Buffalo Mayor Byron Brown speaks during a news conference after a shooting Saturday at a supermarket in Buffalo, N.Y.

Buffalo Mayor Byron Brown speaks during a news conference after a shooting Saturday at a supermarket in Buffalo, N.Y.

Joshua Bessex / AP

A written statement from Twitch’s operators said it ended Gendron’s transmission “less than two minutes after the violence started.”

A law enforcement official, speaking on the condition of anonymity, said investigators were looking into whether he had posted a manifesto online.

Buffalo police declined to comment on the document, circulated widely online, that purports to outline the attacker’s racist, anti-immigrant and antisemitic beliefs, including a desire to drive all people not of European descent from the United States. It said he drew inspiration the man who killed 51 people at two mosques in Christchurch, New Zealand, in 2019.

Earlier, Erie County Sheriff John Garcia called the shooting a hate crime.

“This was pure evil,” Garcia said, a “straight-up racially motivated hate crime from somebody outside of our community, outside of the City of Good Neighbors ... coming in to our community and trying to inflict that evil upon us.”

Among the dead was Ruth Whitfield, the 86-year-old mother of a retired Buffalo fire commissioner.

“My mother was a mother to the motherless.” former Commissioner Garnell Whitfield told the Buffalo News. “She was a blessing to all of us.”

Witnesses Braedyn Kephart and Shane Hill, both 20, pulled in to the parking lot just as the shooter was exiting.

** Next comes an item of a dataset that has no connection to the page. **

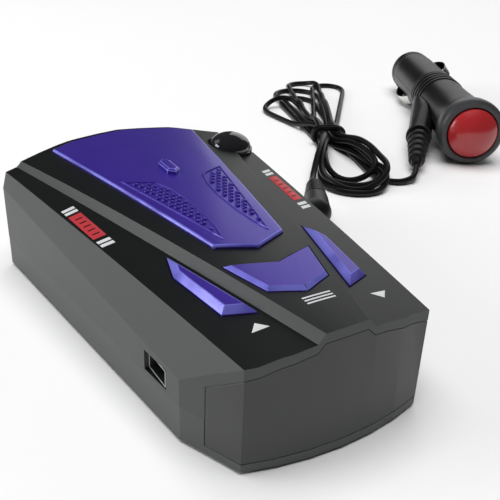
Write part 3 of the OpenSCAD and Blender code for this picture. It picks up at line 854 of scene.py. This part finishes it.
# -------------------------------------------------------------------- cord
@dataclass
class SupplyCord:
    """The thin cord: out of the angled plug, through the tied hank, to the 12 V plug.

    Sizes and places are in mm.  A round end of the hank is its middle and its
    radius, and a lane is how far to the left of the middle line a turn passes
    the tie, on its way out and on its way back.
    """

    diameter: float = 2.2
    length_m: float = 1.38
    lead: Route = ((60, 40.4, 8.2), (61.8, 43.4, 7.3), (63.8, 46.6, 6), (66.1, 50, 4.4),
                   (68.8, 53.6, 2.9), (72, 57.4, 1.8), (75.6, 61.4, 1.4), (79.4, 65.4, 1.3),
                   (83.2, 69.2, 1.3), (85.4, 71.6, 1.3))
    tail: Route = ((112.2, 49.3, 3.7), (110.1, 47.1, 3.2), (107.9, 45.1, 2.5),
                   (105.4, 43.4, 1.8), (102.6, 42.4, 1.3), (99.8, 42.6, 1.2), (97.4, 44, 1.2),
                   (95.6, 46, 1.2))
    way_in: Pair = (91.6, 78.2)
    way_out: Plan = ((99.6, 66), (95.4, 54))
    waist: Pair = (103, 91)
    heading: float = 66.0
    bundled: float = 5.0
    half_bundle: float = 3.0
    lanes: tuple[Pair, ...] = ((3.2, -3.4), (1.0, -1.1), (3.9, -3.6),
                                              (1.7, -1.3), (4.4, -4.6))
    near_ends: tuple[Triple, ...] = (
        (86.8, 53.4, 12.2), (89.6, 58.6, 9.4), (85.4, 51.6, 12.2), (88.6, 56.2, 10.6))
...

“He was standing there with the gun to his chin,” Kephart said. “We were, like, what the heck is going on? Why does this kid have a gun to his face?”

He dropped to his knees, Kephart said, and then, “He ripped off his helmet, dropped his gun and was tackled by the police.”

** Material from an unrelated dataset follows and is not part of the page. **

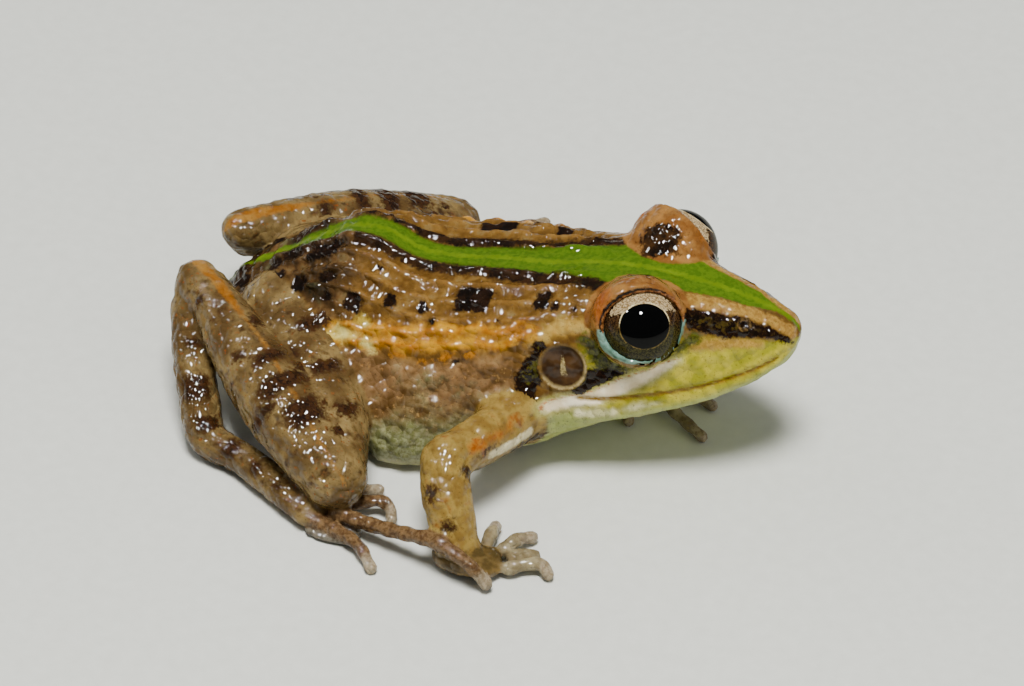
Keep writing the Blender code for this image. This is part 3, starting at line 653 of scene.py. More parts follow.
# %% Ridges, fold, mouth and warts
# A ridge's column, and the x of its front and rear end.
RIDGES = ((0.28, -14.5, -41.0), (0.52, -15.5, -40.0), (0.76, -16.5, -38.5), (1.00, -17.5, -37.5))
RIDGE_HEIGHT, RIDGE_WIDTH, RIDGE_FADE = 0.42, 0.27, 1.6
FOLD_PATH = ((-18.2, 1.12), (-20.7, 1.22), (-24.0, 1.18), (-27.5, 1.22), (-30.5, 1.32),
             (-32.7, 1.45), (-35.4, 1.60), (-37.5, 1.70))
# The fold is two rows of lumps: how far below its path each row lies, and its height.
FOLD_LINES = ((-0.50, 0.42), (0.50, 0.34))
FOLD_WIDTH = 0.36
MOUTH_COLUMN, MOUTH_FRONT, MOUTH_REAR = 1.90, -1.0, -15.8
MOUTH_DEPTH, LIP_HEIGHT = 0.22, 0.10
coarse, medium, fine = (lumps(skin_points, *kind) for kind in ((2.6, 1), (1.1, 2), (0.55, 3)))

ridge = np.zeros(len(x))
for number, (rail, front, rear) in enumerate(RIDGES):
    beads = np.sin(1.7 * x + 2.1 * number) + 0.8 * np.sin(3.1 * x + 1.3 * number * number)
    along = stretch(front, rear, RIDGE_FADE, RIDGE_FADE) * (0.45 + 0.55 * smoothstep(-0.9, 0.4, beads))
    ridge += along * bump(below(rail), 0, RIDGE_WIDTH)
fold_mm = below(track(FOLD_PATH)) + 0.12 * np.sin(1.9 * x)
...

Officials said the rifle Gendron used in the attack was purchased legally but that the magazines he used for ammunition were not allowed to be sold in New York.

The shooting came little more than a year after a March 2021 attack at a King Soopers grocery in Boulder, Colorado, that killed 10 people. Investigators have not released any information about why they believe the man charged in that attack targeted the supermarket.

More than two hours after the shooting, Erica Pugh-Mathews was waiting outside the store, behind police tape.

“We would like to know the status of my aunt, my mother’s sister. She was in there with her fiancé, they separated and went to different aisles,” she said. “A bullet barely missed him. He was able to hide in a freezer, but he was not able to get to my aunt and does not know where she is. We just would like word either way if she’s OK.”